**Source material:**
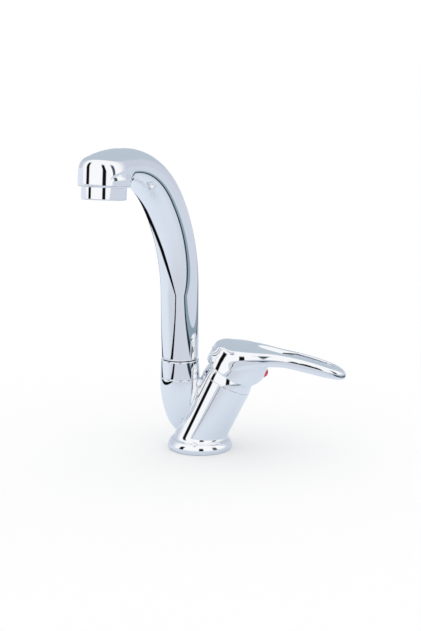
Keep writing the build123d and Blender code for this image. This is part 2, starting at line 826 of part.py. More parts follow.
pieces = {
    "body_casting": body_casting,
    "base_gasket": base_gasket,
    "collar": collar,
    "lower_slide_ring": lower_slide_ring,
    "upper_slide_ring": upper_slide_ring,
    "spout_tail": spout_tail,
    "tail_rings": tail_rings,
    "spout": spout,
    "aerator_housing": aerator_housing,
    "aerator_screen": aerator_screen,
    "aerator_insert": aerator_insert,
    "aerator_washer": aerator_washer,
    "cartridge_base": cartridge_base,
    "base_seals": base_seals,
    "fixed_disc": fixed_disc,
    "moving_disc": moving_disc,
    "disc_carrier": disc_carrier,
    "cartridge_housing": cartridge_housing,
    "turning_head": turning_head,
    "spindle_pin": spindle_pin,
    "spindle": spindle,
    "retaining_nut": retaining_nut,
    "dome_ring": dome_ring,
    "handle": handle,
    "set_screw": set_screw,
    "index_hot": index_hot,
    "index_cold": index_cold,
}
for name, piece in pieces.items():
    piece.part.label = name
    export_step(piece.part, f"parts/{name}.step")
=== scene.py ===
import math
import bpy
import numpy as np
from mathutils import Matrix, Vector


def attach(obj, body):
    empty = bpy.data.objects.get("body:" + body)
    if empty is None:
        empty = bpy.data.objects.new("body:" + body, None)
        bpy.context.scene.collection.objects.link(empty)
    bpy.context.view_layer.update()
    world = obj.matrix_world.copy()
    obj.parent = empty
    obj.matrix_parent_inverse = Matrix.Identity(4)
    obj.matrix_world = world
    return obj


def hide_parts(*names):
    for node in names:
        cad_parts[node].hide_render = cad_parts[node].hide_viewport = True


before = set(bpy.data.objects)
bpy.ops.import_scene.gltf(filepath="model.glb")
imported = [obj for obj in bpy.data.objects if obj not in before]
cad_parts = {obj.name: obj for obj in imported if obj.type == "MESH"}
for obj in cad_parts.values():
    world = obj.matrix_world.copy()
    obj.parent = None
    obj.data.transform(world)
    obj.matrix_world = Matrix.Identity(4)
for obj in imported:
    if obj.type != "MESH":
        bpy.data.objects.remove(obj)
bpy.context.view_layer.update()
print("frame loaded:", len(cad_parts), "nodes")

mm = 0.001


# Value at x on a cubic through the points; the slope at a point is its two steps' slopes, each weighted by the
# other's width
def easedCurve(xs, ys):
    xs, ys = np.asarray(xs, float), np.asarray(ys, float)
    gaps = np.diff(xs)
    steps = np.diff(ys) / gaps
    slopes = np.empty(len(xs))
    slopes[1:-1] = (steps[:-1] * gaps[1:] + steps[1:] * gaps[:-1]) / (gaps[1:] + gaps[:-1])
    slopes[0], slopes[-1] = steps[0], steps[-1]

    def value(x):
        x = np.clip(x, xs[0], xs[-1])
        i = np.clip(np.searchsorted(xs, x, side="right") - 1, 0, len(xs) - 2)
        gap = xs[i + 1] - xs[i]
        u = (x - xs[i]) / gap
        return (
            ys[i] * (1 + 2 * u) * (1 - u) ** 2
            + slopes[i] * gap * u * (1 - u) ** 2
            + ys[i + 1] * u * u * (3 - 2 * u)
            + slopes[i + 1] * gap * u * u * (u - 1)
        )

    return value


# Points on a bending line through a few points: cubic pieces whose bends match where they meet, given both end
# directions
def bentLine(points, startWay, endWay, steps=24):
    points = np.asarray(points, float)
    lengths = np.linalg.norm(np.diff(points, axis=0), axis=1)
    count = len(points)
    matrix, right = np.zeros((count, count)), np.zeros((count, 2))
    matrix[0, 0] = matrix[-1, -1] = 1
    right[0] = np.array(startWay, float) / np.linalg.norm(startWay)
    right[-1] = np.array(endWay, float) / np.linalg.norm(endWay)
    for i in range(1, count - 1):
        before, after = lengths[i - 1], lengths[i]
        matrix[i, i - 1 : i + 2] = after, 2 * (before + after), before
        right[i] = 3 * (
            after * (points[i] - points[i - 1]) / before + before * (points[i + 1] - points[i]) / after
        )
    ways = np.linalg.solve(matrix, right)
    u = np.linspace(0, 1, steps, endpoint=False)[:, None]
    runs = [
        points[i] * (1 + 2 * u) * (1 - u) ** 2
        + ways[i] * lengths[i] * u * (1 - u) ** 2
        + points[i + 1] * u * u * (3 - 2 * u)
        + ways[i + 1] * lengths[i] * u * u * (u - 1)
        for i in range(count - 1)
    ]
    return np.vstack([*runs, points[-1:]])


# Larger of two fields with the corner between them rounded over a width k: max(a, b) + h * h * k / 4
def roundMax(a, b, k):
    h = np.maximum(k - np.abs(a - b), 0) / k
    return np.maximum(a, b) + h * h * k / 4


# Smaller of two fields with the corner filled over a width k
def roundMin(a, b, k):
    return -roundMax(-a, -b, k)


# Distance to an oval: g is the radius in units of the oval, and (g - 1) is divided by how fast g grows
def oval(a, b, halfA, halfB):
    g = np.hypot(a / halfA, b / halfB) + 1e-9
    return (g - 1) * g / (np.hypot(a / halfA**2, b / halfB**2) + 1e-9)


# Distance to a turned shape: how far a point is beyond the profile, along the ray from the profile's middle
def turnedShape(profile, middle):
    angles = np.arctan2(profile[:, 1] - middle, profile[:, 0])
    order = np.argsort(angles)
    reachOut = easedCurve(angles[order], np.hypot(profile[:, 0], profile[:, 1] - middle)[order])

    def distance(radius, height):
        return np.hypot(radius, height - middle) - reachOut(np.arctan2(height - middle, radius))

    return distance


# Distance to a round rod from one point to another, flat at both ends
def rod(x, y, z, start, end, radius):
    start, end = np.array(start, float), np.array(end, float)
    length = np.linalg.norm(end - start)
    way = (end - start) / length
    dx, dy, dz = x - start[0], y - start[1], z - start[2]
    along = dx * way[0] + dy * way[1] + dz * way[2]
    away = np.sqrt(np.maximum(dx * dx + dy * dy + dz * dz - along * along, 0))
    return np.maximum(away - radius, np.maximum(-along, along - length))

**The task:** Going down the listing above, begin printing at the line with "for name, piece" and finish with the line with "imported = [obj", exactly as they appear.

**Exercise output:**
for name, piece in pieces.items():
    piece.part.label = name
    export_step(piece.part, f"parts/{name}.step")
=== scene.py ===
import math
import bpy
import numpy as np
from mathutils import Matrix, Vector


def attach(obj, body):
    empty = bpy.data.objects.get("body:" + body)
    if empty is None:
        empty = bpy.data.objects.new("body:" + body, None)
        bpy.context.scene.collection.objects.link(empty)
    bpy.context.view_layer.update()
    world = obj.matrix_world.copy()
    obj.parent = empty
    obj.matrix_parent_inverse = Matrix.Identity(4)
    obj.matrix_world = world
    return obj


def hide_parts(*names):
    for node in names:
        cad_parts[node].hide_render = cad_parts[node].hide_viewport = True


before = set(bpy.data.objects)
bpy.ops.import_scene.gltf(filepath="model.glb")
imported = [obj for obj in bpy.data.objects if obj not in before]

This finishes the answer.